Set exercise:
Copy out each line below exactly as it appears.

===== Dataset content

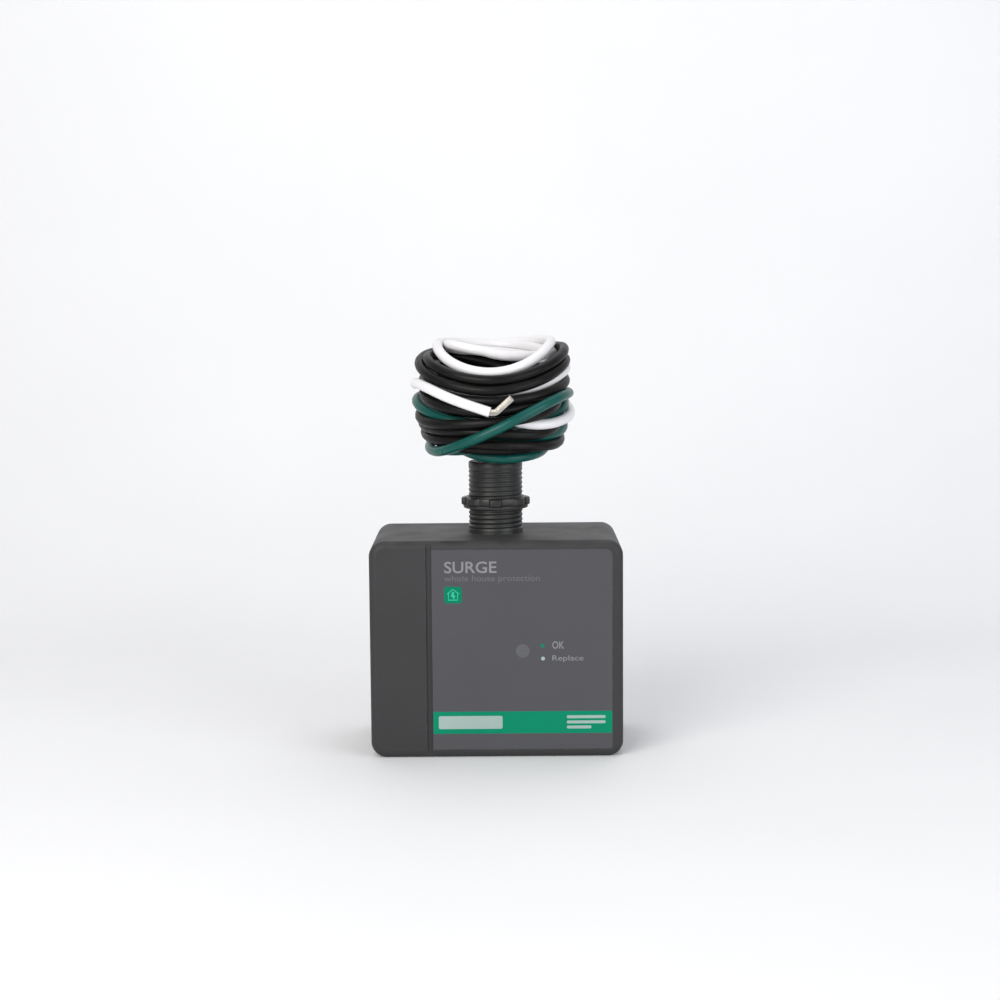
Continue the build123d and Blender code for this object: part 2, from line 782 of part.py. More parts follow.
with BuildPart() as bare_ends:
    for radius, azimuth, height, climb in bare_end_places:
        turn = math.radians(azimuth)
        rise = math.radians(climb)
        outward = Vector(math.cos(turn), 0, 0) + coil_back * math.sin(turn)
        along = Vector(-math.sin(turn), 0, 0) + coil_back * math.cos(turn)
        middle = coil_centre + outward * radius + coil_up * height
        heading = along * math.cos(rise) + coil_up * math.sin(rise)
        with Locations(Plane(origin=middle, z_dir=heading)):
            Cylinder(bare_end_radius, bare_end_length)
save(bare_ends.part, "bare_ends")
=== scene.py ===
import math

import bpy
import numpy as np
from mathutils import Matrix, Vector


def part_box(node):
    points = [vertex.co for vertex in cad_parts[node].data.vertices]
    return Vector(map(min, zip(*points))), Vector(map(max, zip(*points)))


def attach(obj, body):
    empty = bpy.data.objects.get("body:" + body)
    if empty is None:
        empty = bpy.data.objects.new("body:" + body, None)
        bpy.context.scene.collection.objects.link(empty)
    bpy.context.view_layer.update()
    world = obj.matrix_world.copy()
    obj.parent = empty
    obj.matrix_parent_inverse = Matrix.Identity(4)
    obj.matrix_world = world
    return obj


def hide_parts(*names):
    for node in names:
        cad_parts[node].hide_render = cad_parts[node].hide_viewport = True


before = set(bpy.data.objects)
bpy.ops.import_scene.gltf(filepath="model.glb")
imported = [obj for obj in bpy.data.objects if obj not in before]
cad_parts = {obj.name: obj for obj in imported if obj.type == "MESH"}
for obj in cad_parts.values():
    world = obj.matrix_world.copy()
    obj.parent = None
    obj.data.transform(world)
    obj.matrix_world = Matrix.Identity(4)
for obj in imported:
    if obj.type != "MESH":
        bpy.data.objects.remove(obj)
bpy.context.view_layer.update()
mm = 0.001


# camera: straight at the front, a little above it, looking slightly down

view = {"place": (0.0024, -0.790, 0.1872), "pitch": 6.5, "roll": 0.43, "lens": 72.0, "sensor": 36.0,
        "nearest": 0.05}

cameraData = bpy.data.cameras.new("frontCamera")
cameraData.lens = view["lens"]
cameraData.sensor_width = view["sensor"]
cameraData.clip_start = view["nearest"]
camera = bpy.data.objects.new("frontCamera", cameraData)
camera.location = view["place"]
camera.rotation_euler = (math.radians(90 - view["pitch"]), math.radians(view["roll"]), 0)
bpy.context.scene.collection.objects.link(camera)
bpy.context.scene.camera = camera
print("camera placed")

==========

Result:
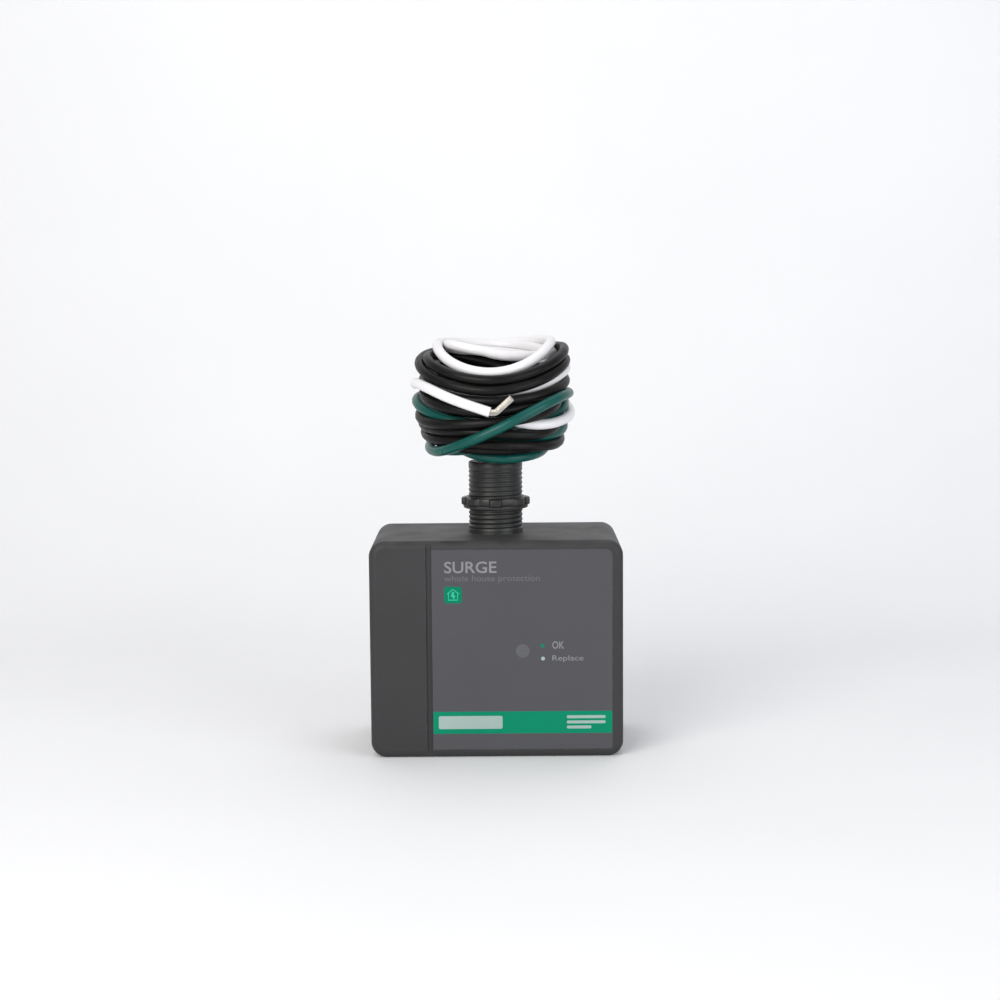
Continue the build123d and Blender code for this object: part 2, from line 782 of part.py. More parts follow.
with BuildPart() as bare_ends:
    for radius, azimuth, height, climb in bare_end_places:
        turn = math.radians(azimuth)
        rise = math.radians(climb)
        outward = Vector(math.cos(turn), 0, 0) + coil_back * math.sin(turn)
        along = Vector(-math.sin(turn), 0, 0) + coil_back * math.cos(turn)
        middle = coil_centre + outward * radius + coil_up * height
        heading = along * math.cos(rise) + coil_up * math.sin(rise)
        with Locations(Plane(origin=middle, z_dir=heading)):
            Cylinder(bare_end_radius, bare_end_length)
save(bare_ends.part, "bare_ends")
=== scene.py ===
import math

import bpy
import numpy as np
from mathutils import Matrix, Vector


def part_box(node):
    points = [vertex.co for vertex in cad_parts[node].data.vertices]
    return Vector(map(min, zip(*points))), Vector(map(max, zip(*points)))


def attach(obj, body):
    empty = bpy.data.objects.get("body:" + body)
    if empty is None:
        empty = bpy.data.objects.new("body:" + body, None)
        bpy.context.scene.collection.objects.link(empty)
    bpy.context.view_layer.update()
    world = obj.matrix_world.copy()
    obj.parent = empty
    obj.matrix_parent_inverse = Matrix.Identity(4)
    obj.matrix_world = world
    return obj


def hide_parts(*names):
    for node in names:
        cad_parts[node].hide_render = cad_parts[node].hide_viewport = True


before = set(bpy.data.objects)
bpy.ops.import_scene.gltf(filepath="model.glb")
imported = [obj for obj in bpy.data.objects if obj not in before]
cad_parts = {obj.name: obj for obj in imported if obj.type == "MESH"}
for obj in cad_parts.values():
    world = obj.matrix_world.copy()
    obj.parent = None
    obj.data.transform(world)
    obj.matrix_world = Matrix.Identity(4)
for obj in imported:
    if obj.type != "MESH":
        bpy.data.objects.remove(obj)
bpy.context.view_layer.update()
mm = 0.001


# camera: straight at the front, a little above it, looking slightly down

view = {"place": (0.0024, -0.790, 0.1872), "pitch": 6.5, "roll": 0.43, "lens": 72.0, "sensor": 36.0,
        "nearest": 0.05}

cameraData = bpy.data.cameras.new("frontCamera")
cameraData.lens = view["lens"]
cameraData.sensor_width = view["sensor"]
cameraData.clip_start = view["nearest"]
camera = bpy.data.objects.new("frontCamera", cameraData)
camera.location = view["place"]
camera.rotation_euler = (math.radians(90 - view["pitch"]), math.radians(view["roll"]), 0)
bpy.context.scene.collection.objects.link(camera)
bpy.context.scene.camera = camera
print("camera placed")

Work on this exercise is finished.